Miller não resiste ao desejo de fazer desta fábula um conto moral virado para a contemporaneidade (não lhe basta uma reflexão universal sobre o bem e o mal). O que daí resulta é uma solução bastante forçada, que associa os poderes mágicos do génio às leis da eletromagnética, sendo as capacidades mágicas dele inversamente proporcionais aos avanços nas chamadas tecnologias da informação (televisão, telemóveis, internet, etc.). Para quem não percebe, as personagens dizem-nos claramente:“os avanços científicos esvaziam a nossa necessidades de efabulação”. É um argumento bem conservador de velhinho anquilosado que acusa as parafernálias digitais de todos os males do mundo (inclusive a capacidade de fantasia).
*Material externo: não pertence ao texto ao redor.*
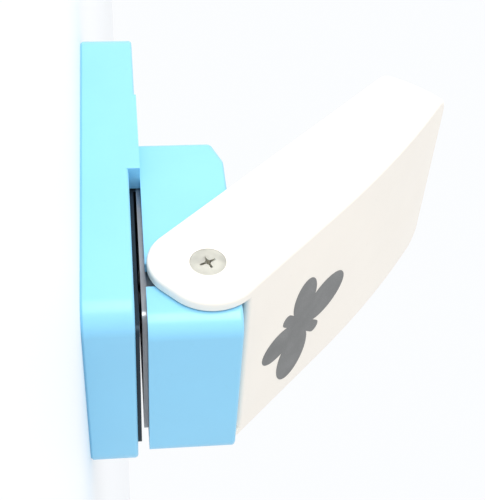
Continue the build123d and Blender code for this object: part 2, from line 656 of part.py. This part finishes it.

Pior ainda quando tudo em Three Thousand Years of Longing é pastiche digital do que foram, uma vez, grandes exercícios de direção de arte, como os fez William Cameron Menzies.
Só que, apesar de tudo, há um paradoxo nos planos finais do filme que se prende – lá está – com questões de “set design”. Nessa última cena, as duas personagens principais encontram-se num jardim público londrino, só que há uma estranheza que perpassa o espaço (as cores muito saturadas, o verde demasiado liso, o azul quase plano). Eis que se torna claro: aquela colina verde sobre céu azul é, nem mais, nem menos, que o “papel de parede” padrão de um computador com sistema operativo da Microsoft. Afinal, tudo desemboca aí, nessa espécie de grau zero da paisagem – o happy end feito signo digital. Sempre lhe resta uma ponta de ironia. Ainda bem!